### STATED PROBLEM
Produce word for word the lines of the data below running from the one that has "the two loops" to the one that has "Vector(map(max, high, point))", inclusive, and no others.

### MATERIAL FOR THE TASK
:::

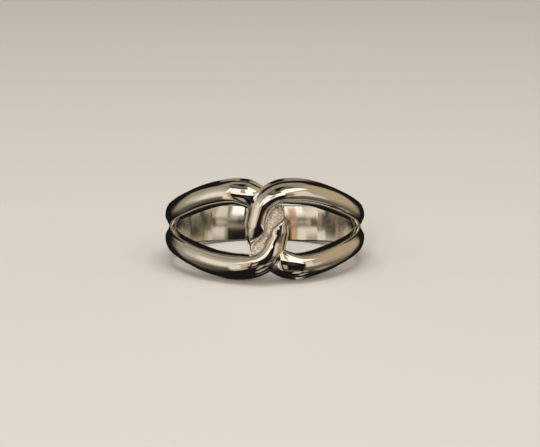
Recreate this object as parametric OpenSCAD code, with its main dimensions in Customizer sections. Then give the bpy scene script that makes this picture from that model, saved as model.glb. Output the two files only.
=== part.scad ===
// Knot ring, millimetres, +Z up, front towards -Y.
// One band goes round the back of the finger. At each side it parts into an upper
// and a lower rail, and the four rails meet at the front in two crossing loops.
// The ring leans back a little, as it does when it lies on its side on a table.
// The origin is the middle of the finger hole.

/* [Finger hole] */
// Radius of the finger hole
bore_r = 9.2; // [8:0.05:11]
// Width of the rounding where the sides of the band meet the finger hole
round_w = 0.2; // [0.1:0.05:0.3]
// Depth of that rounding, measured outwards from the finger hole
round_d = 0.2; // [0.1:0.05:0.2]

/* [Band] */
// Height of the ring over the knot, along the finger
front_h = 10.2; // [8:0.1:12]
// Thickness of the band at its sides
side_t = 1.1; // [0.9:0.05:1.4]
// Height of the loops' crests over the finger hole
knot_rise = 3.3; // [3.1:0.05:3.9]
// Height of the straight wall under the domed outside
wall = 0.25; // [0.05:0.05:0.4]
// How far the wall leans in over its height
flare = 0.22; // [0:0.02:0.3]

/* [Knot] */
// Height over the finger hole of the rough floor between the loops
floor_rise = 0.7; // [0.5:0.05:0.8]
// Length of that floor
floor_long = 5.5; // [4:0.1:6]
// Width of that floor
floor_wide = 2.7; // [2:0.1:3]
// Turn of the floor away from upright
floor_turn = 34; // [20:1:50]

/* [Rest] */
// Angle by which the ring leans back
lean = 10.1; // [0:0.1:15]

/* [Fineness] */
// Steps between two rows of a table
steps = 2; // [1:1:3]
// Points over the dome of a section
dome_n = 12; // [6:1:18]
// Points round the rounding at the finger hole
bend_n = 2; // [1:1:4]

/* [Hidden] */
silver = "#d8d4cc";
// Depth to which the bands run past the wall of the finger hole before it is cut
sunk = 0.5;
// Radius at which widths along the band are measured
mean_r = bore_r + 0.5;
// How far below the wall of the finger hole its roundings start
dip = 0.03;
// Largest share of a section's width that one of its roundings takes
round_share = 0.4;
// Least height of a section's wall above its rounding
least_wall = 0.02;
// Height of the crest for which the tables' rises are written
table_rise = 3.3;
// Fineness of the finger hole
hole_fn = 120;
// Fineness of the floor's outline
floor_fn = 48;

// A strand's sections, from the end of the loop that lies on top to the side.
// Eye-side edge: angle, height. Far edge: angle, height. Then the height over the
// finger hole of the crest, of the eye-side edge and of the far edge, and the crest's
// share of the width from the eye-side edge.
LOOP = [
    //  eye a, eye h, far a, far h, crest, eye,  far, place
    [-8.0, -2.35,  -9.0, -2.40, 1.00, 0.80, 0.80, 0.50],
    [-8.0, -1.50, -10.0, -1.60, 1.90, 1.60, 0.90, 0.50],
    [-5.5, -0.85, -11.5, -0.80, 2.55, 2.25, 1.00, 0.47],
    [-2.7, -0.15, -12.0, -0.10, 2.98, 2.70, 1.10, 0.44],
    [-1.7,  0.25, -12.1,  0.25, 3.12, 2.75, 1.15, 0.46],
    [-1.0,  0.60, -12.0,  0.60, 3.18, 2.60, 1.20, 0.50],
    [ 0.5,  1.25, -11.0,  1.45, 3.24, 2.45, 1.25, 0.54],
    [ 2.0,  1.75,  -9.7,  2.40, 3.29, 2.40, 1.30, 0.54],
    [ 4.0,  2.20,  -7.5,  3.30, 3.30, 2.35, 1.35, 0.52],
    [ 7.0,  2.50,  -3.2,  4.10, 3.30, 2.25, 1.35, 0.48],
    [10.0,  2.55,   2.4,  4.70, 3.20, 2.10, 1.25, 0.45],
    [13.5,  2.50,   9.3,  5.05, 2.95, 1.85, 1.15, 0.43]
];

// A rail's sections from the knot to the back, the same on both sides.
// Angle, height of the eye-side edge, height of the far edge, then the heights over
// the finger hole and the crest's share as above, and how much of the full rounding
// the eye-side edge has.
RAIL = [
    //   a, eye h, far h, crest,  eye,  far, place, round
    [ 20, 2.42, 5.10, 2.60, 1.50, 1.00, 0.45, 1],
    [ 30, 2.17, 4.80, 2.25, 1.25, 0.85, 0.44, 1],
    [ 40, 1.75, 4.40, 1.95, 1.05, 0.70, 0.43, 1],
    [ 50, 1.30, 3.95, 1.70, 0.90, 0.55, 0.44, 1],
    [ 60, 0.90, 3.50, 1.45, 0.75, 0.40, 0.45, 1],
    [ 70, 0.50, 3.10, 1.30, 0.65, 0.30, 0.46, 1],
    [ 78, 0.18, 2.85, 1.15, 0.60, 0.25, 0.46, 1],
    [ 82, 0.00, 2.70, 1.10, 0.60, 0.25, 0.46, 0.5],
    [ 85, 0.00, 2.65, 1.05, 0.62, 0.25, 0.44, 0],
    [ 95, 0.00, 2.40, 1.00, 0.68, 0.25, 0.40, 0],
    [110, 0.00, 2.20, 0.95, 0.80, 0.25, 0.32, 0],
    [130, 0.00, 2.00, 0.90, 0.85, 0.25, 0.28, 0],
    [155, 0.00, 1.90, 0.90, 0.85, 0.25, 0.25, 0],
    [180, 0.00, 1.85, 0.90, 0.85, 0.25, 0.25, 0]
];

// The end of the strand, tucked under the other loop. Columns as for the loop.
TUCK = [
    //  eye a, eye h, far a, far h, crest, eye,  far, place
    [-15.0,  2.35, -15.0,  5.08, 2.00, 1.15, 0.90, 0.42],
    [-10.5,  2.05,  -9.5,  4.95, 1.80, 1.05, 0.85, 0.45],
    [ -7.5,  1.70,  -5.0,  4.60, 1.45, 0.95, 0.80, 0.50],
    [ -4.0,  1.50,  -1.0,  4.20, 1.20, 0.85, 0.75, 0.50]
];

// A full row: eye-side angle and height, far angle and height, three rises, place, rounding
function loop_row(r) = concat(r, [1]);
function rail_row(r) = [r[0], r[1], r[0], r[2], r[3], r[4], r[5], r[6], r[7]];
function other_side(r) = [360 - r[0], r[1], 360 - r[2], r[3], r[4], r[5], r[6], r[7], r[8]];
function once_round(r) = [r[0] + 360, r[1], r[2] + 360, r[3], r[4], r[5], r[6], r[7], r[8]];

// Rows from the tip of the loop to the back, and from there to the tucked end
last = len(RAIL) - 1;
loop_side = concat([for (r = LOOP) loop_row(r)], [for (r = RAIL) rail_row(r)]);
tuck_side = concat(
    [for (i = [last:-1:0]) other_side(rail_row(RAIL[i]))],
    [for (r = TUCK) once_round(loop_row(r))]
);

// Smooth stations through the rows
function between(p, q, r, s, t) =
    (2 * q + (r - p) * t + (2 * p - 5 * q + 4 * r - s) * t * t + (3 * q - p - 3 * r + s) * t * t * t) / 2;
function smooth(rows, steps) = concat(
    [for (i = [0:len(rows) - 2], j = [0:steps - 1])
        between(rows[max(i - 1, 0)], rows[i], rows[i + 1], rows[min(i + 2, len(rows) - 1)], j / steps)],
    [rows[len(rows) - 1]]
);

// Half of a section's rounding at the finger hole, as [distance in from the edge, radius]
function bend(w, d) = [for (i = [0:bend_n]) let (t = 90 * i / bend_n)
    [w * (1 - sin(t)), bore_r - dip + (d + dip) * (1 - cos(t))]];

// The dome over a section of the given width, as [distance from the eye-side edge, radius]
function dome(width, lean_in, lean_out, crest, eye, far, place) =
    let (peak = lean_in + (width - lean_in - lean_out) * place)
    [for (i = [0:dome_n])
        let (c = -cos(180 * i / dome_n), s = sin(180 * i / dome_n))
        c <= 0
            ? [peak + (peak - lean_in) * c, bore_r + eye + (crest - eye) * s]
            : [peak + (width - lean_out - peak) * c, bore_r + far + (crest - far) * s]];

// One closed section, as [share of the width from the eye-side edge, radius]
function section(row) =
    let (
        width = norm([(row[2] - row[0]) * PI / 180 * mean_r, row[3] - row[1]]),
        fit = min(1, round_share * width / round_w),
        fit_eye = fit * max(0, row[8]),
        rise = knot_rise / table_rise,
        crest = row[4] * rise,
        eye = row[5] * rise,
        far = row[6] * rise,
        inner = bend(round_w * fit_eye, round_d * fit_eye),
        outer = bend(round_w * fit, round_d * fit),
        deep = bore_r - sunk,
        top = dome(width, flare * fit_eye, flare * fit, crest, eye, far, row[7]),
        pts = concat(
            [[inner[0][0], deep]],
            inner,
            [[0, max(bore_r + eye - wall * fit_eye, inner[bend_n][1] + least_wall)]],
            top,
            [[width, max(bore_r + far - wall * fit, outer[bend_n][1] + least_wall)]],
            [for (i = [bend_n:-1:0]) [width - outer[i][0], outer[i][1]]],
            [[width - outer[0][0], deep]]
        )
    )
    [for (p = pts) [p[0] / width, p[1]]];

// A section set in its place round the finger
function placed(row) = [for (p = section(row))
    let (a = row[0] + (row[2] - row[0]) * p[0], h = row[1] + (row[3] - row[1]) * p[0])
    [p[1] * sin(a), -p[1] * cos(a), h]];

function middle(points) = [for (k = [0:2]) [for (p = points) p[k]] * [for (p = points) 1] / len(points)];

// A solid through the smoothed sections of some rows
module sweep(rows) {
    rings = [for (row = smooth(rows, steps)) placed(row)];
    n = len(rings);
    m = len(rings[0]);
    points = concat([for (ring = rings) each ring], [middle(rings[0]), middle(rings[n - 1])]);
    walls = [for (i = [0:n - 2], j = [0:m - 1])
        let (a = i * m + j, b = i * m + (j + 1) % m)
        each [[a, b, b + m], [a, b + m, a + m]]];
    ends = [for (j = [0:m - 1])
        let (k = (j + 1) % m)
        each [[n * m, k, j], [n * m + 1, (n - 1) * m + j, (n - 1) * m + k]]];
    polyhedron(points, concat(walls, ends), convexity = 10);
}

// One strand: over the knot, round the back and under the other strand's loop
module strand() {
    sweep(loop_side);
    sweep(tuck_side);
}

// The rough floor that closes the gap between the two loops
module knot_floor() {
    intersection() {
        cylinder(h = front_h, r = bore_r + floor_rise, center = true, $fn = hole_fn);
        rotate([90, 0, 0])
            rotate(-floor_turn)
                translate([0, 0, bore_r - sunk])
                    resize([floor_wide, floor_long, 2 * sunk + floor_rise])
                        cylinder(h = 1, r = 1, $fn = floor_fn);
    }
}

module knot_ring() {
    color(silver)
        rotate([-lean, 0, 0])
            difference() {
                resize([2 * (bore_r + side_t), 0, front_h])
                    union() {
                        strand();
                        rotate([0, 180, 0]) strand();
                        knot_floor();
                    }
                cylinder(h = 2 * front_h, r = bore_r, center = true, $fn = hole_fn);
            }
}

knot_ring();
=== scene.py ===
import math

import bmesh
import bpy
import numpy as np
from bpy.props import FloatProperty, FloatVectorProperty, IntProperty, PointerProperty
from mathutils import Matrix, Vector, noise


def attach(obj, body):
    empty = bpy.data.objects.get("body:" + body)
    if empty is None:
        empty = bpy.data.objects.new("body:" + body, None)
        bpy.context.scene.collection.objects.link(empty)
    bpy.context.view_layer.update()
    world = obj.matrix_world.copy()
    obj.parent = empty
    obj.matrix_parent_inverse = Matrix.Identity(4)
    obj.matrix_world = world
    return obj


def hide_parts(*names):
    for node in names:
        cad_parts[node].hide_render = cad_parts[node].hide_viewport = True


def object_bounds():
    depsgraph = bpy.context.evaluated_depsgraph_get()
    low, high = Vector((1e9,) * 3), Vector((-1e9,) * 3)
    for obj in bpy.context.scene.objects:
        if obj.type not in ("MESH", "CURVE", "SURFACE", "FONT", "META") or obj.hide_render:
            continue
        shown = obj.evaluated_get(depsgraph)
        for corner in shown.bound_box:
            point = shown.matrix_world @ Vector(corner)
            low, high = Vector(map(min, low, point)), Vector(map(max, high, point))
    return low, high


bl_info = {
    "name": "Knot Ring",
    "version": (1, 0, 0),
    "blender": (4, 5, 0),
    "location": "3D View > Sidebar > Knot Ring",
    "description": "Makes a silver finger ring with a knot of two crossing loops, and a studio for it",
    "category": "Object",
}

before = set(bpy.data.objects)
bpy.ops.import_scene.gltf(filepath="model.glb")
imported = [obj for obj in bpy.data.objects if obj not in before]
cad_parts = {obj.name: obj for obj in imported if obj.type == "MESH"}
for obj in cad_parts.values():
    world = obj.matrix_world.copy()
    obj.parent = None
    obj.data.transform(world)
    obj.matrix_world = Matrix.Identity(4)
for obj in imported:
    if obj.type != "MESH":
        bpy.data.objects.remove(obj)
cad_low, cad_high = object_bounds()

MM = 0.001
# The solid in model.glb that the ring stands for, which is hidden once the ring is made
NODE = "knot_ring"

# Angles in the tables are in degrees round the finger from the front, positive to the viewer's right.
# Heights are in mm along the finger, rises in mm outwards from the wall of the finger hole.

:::

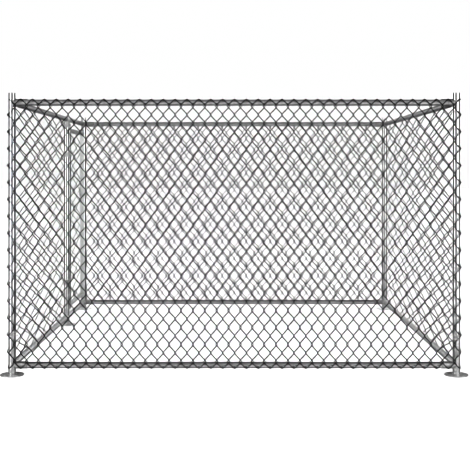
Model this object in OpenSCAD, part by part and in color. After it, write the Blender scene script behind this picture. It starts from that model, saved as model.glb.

:::

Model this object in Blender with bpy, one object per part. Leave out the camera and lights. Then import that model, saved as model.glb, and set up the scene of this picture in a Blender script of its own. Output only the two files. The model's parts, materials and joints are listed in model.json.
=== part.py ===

:::

### RESPONSE TO THE EXERCISE
// The rough floor that closes the gap between the two loops
module knot_floor() {
    intersection() {
        cylinder(h = front_h, r = bore_r + floor_rise, center = true, $fn = hole_fn);
        rotate([90, 0, 0])
            rotate(-floor_turn)
                translate([0, 0, bore_r - sunk])
                    resize([floor_wide, floor_long, 2 * sunk + floor_rise])
                        cylinder(h = 1, r = 1, $fn = floor_fn);
    }
}

module knot_ring() {
    color(silver)
        rotate([-lean, 0, 0])
            difference() {
                resize([2 * (bore_r + side_t), 0, front_h])
                    union() {
                        strand();
                        rotate([0, 180, 0]) strand();
                        knot_floor();
                    }
                cylinder(h = 2 * front_h, r = bore_r, center = true, $fn = hole_fn);
            }
}

knot_ring();
=== scene.py ===
import math

import bmesh
import bpy
import numpy as np
from bpy.props import FloatProperty, FloatVectorProperty, IntProperty, PointerProperty
from mathutils import Matrix, Vector, noise


def attach(obj, body):
    empty = bpy.data.objects.get("body:" + body)
    if empty is None:
        empty = bpy.data.objects.new("body:" + body, None)
        bpy.context.scene.collection.objects.link(empty)
    bpy.context.view_layer.update()
    world = obj.matrix_world.copy()
    obj.parent = empty
    obj.matrix_parent_inverse = Matrix.Identity(4)
    obj.matrix_world = world
    return obj


def hide_parts(*names):
    for node in names:
        cad_parts[node].hide_render = cad_parts[node].hide_viewport = True


def object_bounds():
    depsgraph = bpy.context.evaluated_depsgraph_get()
    low, high = Vector((1e9,) * 3), Vector((-1e9,) * 3)
    for obj in bpy.context.scene.objects:
        if obj.type not in ("MESH", "CURVE", "SURFACE", "FONT", "META") or obj.hide_render:
            continue
        shown = obj.evaluated_get(depsgraph)
        for corner in shown.bound_box:
            point = shown.matrix_world @ Vector(corner)
            low, high = Vector(map(min, low, point)), Vector(map(max, high, point))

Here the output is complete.